§ SHORT EXERCISE: Please restate the following records word for word.

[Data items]
- - - - -

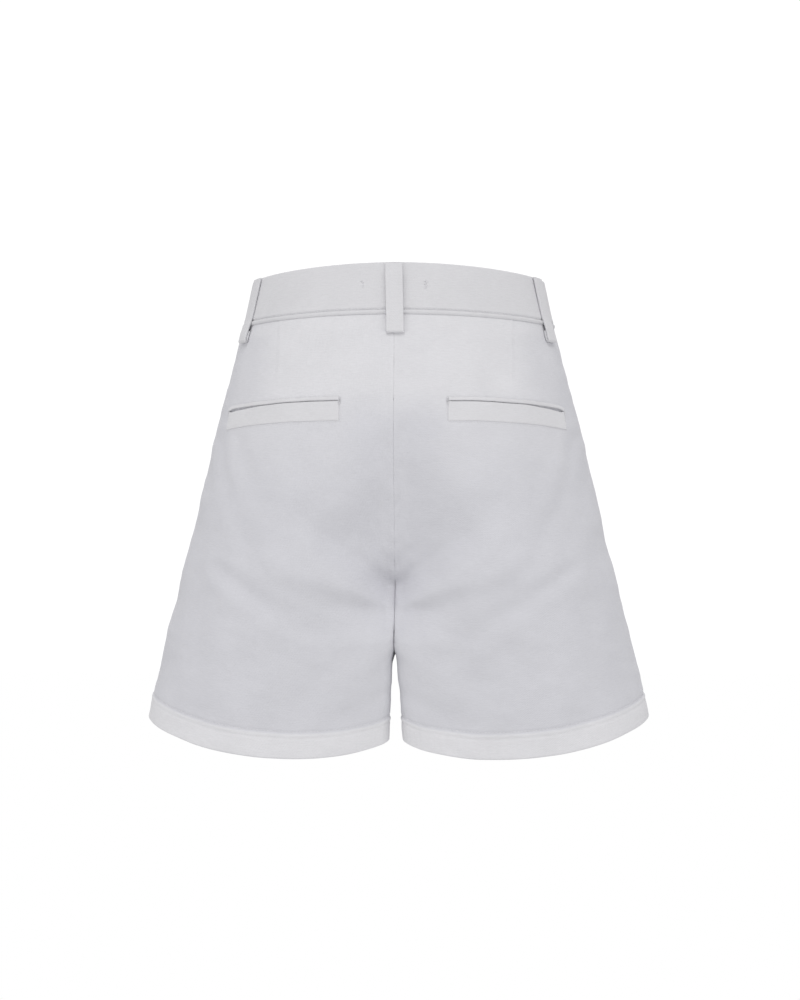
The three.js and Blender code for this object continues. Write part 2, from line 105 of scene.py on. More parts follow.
# Height of each part of a level: at the waist seam, and its fall for each millimetre of drop.
Height = namedtuple("Height", "start fall")
HEIGHTS = SimpleNamespace(
    side=Height(-18.5, 1.0),
    back=Height(-13.5, 1.09),
    front=Height(-24.0, 1.023),
    inner=Height(-18.5, 1.0635),
)

# The ring of cloth round a leg at each drop. wide, inset and centre are its outer edge, inner edge and
# deepest place from the middle plane, rear and fore its depths, and square its squareness: 2 is an
# ellipse.
LEVEL_COLUMNS = ("drop", "wide", "inset", "centre", "rear", "fore", "square")
LEVELS = np.array(
    [
        (-BAND_HEIGHT, 125, -125, 0, 88, 85, 2),
        (0, 134, -134, 0, 96, 92, 2),
        (40, 144.5, -132, 6.25, 108, 98, 2.02),
        (90, 157, -110, 23.5, 119, 103, 2.06),
        (140, 168.6, -82, 43.3, 124, 105, 2.1),
        (185, 179, -50, 64, 122.5, 105, 2.12),
        (212, 185.6, -26, 77.3, 119.5, 104.4, 2.12),
        (230, 189.9, -11, 85.2, 117, 103.8, 2.12),
        (242, 192.8, -3.4, 89.8, 115.6, 103.4, 2.12),
        (CROTCH_DROP, 195.2, 0.15, 93.3, 114.5, 103, 2.12),
        (292, 205.3, 2.8, 103.5, 111, 100, 2.12),
        (OUTSEAM, 214, 5.6, 110, 108, 98, 2.12),
    ],
    dtype=float,
)

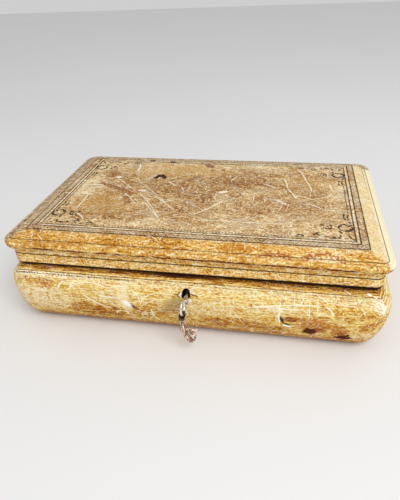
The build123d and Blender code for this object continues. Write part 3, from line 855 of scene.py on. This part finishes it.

- - - - -

§ TASK RESPONSE:
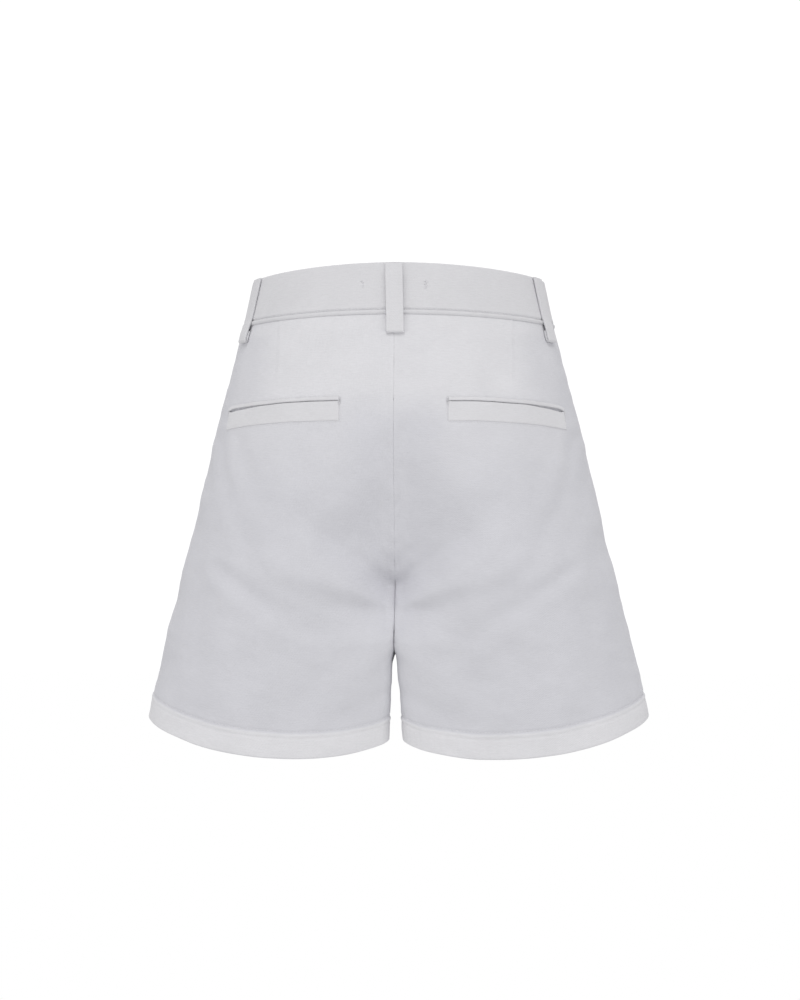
The three.js and Blender code for this object continues. Write part 2, from line 105 of scene.py on. More parts follow.
# Height of each part of a level: at the waist seam, and its fall for each millimetre of drop.
Height = namedtuple("Height", "start fall")
HEIGHTS = SimpleNamespace(
    side=Height(-18.5, 1.0),
    back=Height(-13.5, 1.09),
    front=Height(-24.0, 1.023),
    inner=Height(-18.5, 1.0635),
)

# The ring of cloth round a leg at each drop. wide, inset and centre are its outer edge, inner edge and
# deepest place from the middle plane, rear and fore its depths, and square its squareness: 2 is an
# ellipse.
LEVEL_COLUMNS = ("drop", "wide", "inset", "centre", "rear", "fore", "square")
LEVELS = np.array(
    [
        (-BAND_HEIGHT, 125, -125, 0, 88, 85, 2),
        (0, 134, -134, 0, 96, 92, 2),
        (40, 144.5, -132, 6.25, 108, 98, 2.02),
        (90, 157, -110, 23.5, 119, 103, 2.06),
        (140, 168.6, -82, 43.3, 124, 105, 2.1),
        (185, 179, -50, 64, 122.5, 105, 2.12),
        (212, 185.6, -26, 77.3, 119.5, 104.4, 2.12),
        (230, 189.9, -11, 85.2, 117, 103.8, 2.12),
        (242, 192.8, -3.4, 89.8, 115.6, 103.4, 2.12),
        (CROTCH_DROP, 195.2, 0.15, 93.3, 114.5, 103, 2.12),
        (292, 205.3, 2.8, 103.5, 111, 100, 2.12),
        (OUTSEAM, 214, 5.6, 110, 108, 98, 2.12),
    ],
    dtype=float,
)

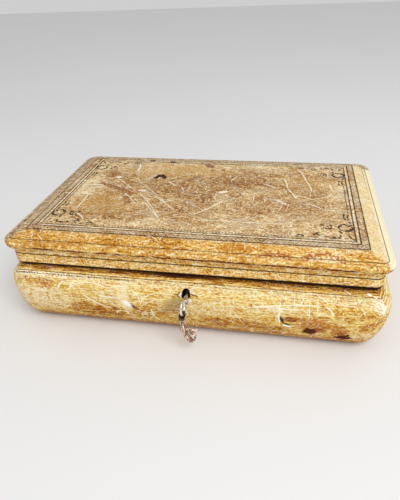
The build123d and Blender code for this object continues. Write part 3, from line 855 of scene.py on. This part finishes it.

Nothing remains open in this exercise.